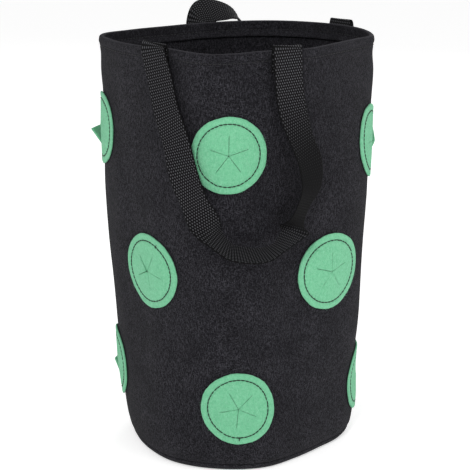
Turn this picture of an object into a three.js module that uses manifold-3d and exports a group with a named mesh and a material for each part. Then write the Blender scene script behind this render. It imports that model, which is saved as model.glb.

---

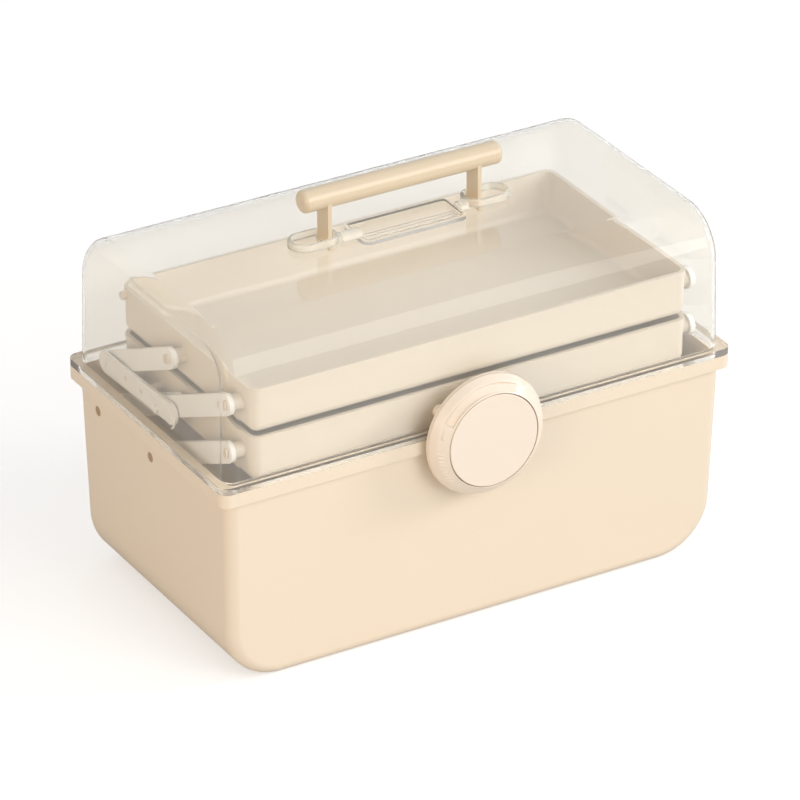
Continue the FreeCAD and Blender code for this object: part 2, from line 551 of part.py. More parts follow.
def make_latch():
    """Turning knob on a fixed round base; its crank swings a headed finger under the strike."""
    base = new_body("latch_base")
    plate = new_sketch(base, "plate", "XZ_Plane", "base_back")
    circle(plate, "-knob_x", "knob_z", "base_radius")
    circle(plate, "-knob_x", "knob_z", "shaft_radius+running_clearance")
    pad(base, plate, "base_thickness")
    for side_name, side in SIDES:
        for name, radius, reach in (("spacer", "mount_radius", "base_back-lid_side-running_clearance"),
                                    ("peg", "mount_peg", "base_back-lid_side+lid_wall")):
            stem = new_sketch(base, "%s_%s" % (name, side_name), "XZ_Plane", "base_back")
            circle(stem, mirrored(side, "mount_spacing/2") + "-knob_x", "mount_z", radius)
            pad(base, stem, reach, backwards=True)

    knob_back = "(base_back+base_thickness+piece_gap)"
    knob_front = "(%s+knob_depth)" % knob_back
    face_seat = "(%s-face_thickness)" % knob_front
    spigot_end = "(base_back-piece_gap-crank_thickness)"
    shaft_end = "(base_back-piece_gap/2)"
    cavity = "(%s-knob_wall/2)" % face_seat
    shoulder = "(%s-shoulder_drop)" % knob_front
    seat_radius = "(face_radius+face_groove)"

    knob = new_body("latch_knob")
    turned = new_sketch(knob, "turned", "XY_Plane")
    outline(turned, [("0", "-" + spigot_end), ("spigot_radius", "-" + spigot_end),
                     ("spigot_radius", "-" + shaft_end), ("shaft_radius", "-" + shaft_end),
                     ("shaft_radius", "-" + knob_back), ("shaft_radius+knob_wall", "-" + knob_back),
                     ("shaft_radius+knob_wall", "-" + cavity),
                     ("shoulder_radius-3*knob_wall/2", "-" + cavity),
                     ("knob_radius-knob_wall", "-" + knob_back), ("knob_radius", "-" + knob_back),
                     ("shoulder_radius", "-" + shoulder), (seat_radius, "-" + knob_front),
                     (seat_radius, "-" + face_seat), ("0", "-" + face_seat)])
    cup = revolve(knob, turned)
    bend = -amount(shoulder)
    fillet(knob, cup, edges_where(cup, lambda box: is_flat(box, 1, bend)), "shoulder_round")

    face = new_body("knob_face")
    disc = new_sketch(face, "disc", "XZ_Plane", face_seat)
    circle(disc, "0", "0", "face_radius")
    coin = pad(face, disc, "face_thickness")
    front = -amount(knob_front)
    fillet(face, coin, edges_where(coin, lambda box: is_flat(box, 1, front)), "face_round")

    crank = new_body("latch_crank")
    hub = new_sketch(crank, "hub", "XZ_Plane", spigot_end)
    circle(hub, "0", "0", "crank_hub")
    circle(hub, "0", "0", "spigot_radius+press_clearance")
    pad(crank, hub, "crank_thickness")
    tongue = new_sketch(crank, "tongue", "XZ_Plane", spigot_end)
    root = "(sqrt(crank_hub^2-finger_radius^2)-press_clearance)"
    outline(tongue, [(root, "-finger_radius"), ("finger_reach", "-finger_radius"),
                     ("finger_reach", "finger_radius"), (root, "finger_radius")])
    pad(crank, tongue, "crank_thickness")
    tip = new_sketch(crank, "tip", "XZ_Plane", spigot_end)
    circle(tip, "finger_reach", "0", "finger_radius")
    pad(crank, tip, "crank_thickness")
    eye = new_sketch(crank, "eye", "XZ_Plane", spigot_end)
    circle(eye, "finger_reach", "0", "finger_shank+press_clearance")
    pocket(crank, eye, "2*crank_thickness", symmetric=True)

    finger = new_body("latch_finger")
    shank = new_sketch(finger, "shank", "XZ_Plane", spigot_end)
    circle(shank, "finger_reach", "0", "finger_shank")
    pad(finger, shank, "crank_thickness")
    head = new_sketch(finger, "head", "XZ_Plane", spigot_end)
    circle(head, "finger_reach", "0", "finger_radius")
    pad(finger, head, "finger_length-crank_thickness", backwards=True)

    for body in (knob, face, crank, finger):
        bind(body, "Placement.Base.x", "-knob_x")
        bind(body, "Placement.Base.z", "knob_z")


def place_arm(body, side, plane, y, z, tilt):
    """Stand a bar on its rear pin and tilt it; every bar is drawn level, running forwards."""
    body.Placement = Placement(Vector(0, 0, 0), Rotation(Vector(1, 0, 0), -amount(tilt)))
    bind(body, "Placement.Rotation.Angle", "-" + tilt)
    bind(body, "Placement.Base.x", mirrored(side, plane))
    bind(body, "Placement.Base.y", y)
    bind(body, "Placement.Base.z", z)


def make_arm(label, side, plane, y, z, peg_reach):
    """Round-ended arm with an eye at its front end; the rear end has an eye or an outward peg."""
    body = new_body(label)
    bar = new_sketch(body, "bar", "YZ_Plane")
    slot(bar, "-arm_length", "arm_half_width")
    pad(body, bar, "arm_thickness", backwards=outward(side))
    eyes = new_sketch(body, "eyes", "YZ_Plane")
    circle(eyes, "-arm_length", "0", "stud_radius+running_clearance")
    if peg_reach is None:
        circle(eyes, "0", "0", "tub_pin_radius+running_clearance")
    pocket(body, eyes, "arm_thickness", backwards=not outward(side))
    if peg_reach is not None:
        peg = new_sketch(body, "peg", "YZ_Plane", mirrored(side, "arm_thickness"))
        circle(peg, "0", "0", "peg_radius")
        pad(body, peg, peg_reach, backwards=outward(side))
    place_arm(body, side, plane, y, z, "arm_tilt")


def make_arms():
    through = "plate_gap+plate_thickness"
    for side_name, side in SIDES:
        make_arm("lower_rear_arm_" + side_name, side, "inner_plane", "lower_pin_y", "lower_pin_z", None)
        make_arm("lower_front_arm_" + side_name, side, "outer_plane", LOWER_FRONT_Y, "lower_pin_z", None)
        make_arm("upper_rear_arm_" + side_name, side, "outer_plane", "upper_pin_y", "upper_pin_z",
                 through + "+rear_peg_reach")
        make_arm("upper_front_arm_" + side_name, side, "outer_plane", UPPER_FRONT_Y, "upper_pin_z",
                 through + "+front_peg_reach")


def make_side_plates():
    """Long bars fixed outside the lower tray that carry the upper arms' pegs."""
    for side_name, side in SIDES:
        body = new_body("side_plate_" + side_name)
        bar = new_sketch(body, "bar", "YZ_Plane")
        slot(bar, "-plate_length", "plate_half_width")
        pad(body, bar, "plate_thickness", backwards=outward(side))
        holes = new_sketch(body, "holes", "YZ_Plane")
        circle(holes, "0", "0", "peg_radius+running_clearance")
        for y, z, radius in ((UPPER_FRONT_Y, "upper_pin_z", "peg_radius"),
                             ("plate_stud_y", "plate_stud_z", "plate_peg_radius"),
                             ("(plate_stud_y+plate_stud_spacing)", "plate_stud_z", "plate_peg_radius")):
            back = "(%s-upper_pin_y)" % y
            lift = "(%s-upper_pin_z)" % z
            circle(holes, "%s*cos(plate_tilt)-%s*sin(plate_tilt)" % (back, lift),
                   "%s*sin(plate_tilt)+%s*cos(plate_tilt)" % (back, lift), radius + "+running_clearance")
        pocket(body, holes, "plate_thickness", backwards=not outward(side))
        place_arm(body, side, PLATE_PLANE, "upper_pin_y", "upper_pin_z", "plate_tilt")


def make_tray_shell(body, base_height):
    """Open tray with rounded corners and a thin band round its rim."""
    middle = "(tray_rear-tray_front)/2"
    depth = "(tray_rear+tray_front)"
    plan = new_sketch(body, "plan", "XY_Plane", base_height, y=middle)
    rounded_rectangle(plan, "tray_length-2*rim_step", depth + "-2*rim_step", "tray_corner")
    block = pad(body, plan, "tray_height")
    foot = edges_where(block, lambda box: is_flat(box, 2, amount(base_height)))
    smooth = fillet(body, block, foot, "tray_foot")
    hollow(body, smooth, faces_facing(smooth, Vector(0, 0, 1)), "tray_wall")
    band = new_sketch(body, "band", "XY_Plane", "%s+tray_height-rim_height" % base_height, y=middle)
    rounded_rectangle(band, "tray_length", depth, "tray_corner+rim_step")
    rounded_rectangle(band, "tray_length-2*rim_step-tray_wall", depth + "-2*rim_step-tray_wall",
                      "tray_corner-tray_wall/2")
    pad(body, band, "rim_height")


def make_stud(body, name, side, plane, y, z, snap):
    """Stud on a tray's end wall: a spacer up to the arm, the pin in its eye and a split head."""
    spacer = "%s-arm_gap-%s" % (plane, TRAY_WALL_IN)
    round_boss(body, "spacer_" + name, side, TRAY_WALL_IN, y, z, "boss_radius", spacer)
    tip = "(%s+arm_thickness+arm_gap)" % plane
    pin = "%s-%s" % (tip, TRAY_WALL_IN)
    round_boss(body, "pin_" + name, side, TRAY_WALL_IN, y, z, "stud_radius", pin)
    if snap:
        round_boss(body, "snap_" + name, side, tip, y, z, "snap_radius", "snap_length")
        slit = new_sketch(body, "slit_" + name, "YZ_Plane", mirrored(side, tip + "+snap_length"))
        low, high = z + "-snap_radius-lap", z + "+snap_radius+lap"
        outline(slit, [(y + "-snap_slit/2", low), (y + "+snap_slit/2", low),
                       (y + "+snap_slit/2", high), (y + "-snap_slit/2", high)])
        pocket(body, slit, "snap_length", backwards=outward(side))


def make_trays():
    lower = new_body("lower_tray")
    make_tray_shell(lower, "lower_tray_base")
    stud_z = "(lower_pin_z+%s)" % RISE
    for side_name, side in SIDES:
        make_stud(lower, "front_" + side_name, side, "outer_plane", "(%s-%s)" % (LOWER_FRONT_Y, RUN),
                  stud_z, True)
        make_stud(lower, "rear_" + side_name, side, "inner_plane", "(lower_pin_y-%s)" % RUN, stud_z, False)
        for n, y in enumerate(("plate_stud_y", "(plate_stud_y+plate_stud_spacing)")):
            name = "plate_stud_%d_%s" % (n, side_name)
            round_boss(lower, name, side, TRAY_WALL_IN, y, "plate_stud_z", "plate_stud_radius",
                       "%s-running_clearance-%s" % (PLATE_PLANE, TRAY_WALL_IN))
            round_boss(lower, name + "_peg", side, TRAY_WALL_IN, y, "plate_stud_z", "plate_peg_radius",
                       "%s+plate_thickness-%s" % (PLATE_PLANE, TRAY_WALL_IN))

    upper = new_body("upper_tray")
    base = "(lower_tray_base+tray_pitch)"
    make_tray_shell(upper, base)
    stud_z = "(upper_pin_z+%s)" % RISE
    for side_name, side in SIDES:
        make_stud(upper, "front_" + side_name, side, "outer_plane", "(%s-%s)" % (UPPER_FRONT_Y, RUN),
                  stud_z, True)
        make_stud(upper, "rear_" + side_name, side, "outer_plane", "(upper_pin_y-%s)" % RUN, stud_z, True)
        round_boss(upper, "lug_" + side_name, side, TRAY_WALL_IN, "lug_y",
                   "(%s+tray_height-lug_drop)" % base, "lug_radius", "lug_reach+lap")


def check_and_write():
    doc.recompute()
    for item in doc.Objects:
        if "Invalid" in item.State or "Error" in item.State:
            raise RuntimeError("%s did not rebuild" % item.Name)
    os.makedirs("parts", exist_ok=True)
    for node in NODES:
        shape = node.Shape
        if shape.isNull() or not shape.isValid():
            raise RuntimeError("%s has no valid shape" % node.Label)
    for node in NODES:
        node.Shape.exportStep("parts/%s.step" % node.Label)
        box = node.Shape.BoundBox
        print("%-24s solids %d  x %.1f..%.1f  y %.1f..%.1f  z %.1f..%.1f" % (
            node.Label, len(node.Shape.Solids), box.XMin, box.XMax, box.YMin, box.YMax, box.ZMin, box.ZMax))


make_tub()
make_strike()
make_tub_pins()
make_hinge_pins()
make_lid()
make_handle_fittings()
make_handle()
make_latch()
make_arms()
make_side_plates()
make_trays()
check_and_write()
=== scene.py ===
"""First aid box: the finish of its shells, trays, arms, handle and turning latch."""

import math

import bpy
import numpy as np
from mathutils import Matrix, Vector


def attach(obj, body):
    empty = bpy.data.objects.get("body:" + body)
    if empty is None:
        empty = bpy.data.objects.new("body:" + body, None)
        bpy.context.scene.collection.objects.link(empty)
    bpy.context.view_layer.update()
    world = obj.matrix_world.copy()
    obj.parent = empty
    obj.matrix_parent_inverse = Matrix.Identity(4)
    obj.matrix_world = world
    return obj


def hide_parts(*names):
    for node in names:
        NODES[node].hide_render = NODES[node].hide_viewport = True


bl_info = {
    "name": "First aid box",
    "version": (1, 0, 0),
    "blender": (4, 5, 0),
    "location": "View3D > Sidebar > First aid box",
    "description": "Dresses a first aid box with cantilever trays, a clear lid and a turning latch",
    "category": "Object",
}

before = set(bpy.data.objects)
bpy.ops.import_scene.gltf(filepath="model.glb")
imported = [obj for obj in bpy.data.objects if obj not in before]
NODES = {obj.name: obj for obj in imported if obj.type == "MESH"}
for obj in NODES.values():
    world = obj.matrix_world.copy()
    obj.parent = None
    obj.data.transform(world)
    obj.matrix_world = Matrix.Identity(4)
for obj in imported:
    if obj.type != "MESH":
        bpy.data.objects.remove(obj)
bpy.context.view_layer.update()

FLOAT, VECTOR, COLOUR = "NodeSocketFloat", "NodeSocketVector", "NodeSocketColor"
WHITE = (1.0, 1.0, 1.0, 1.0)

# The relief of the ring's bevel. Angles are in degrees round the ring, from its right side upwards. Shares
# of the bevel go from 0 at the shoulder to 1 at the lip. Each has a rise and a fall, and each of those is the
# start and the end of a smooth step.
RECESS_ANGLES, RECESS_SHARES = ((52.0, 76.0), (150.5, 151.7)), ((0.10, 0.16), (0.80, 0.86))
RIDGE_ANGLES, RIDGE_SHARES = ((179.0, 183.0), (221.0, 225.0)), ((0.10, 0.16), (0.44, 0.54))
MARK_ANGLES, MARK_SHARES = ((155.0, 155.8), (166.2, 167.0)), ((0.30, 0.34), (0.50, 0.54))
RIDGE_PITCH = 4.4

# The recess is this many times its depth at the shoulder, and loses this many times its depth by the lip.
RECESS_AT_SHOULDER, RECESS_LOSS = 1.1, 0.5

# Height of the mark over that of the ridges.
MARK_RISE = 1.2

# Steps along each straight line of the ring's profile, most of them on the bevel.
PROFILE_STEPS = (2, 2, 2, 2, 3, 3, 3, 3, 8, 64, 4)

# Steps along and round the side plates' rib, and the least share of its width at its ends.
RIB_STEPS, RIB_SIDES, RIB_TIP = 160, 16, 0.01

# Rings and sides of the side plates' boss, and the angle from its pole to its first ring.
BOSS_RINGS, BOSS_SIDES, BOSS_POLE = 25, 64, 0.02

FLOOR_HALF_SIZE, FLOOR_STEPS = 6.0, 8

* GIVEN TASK
Determine the number of lines in the records that include the string "imported", and respond with that number only.

* ANSWER BELOW
3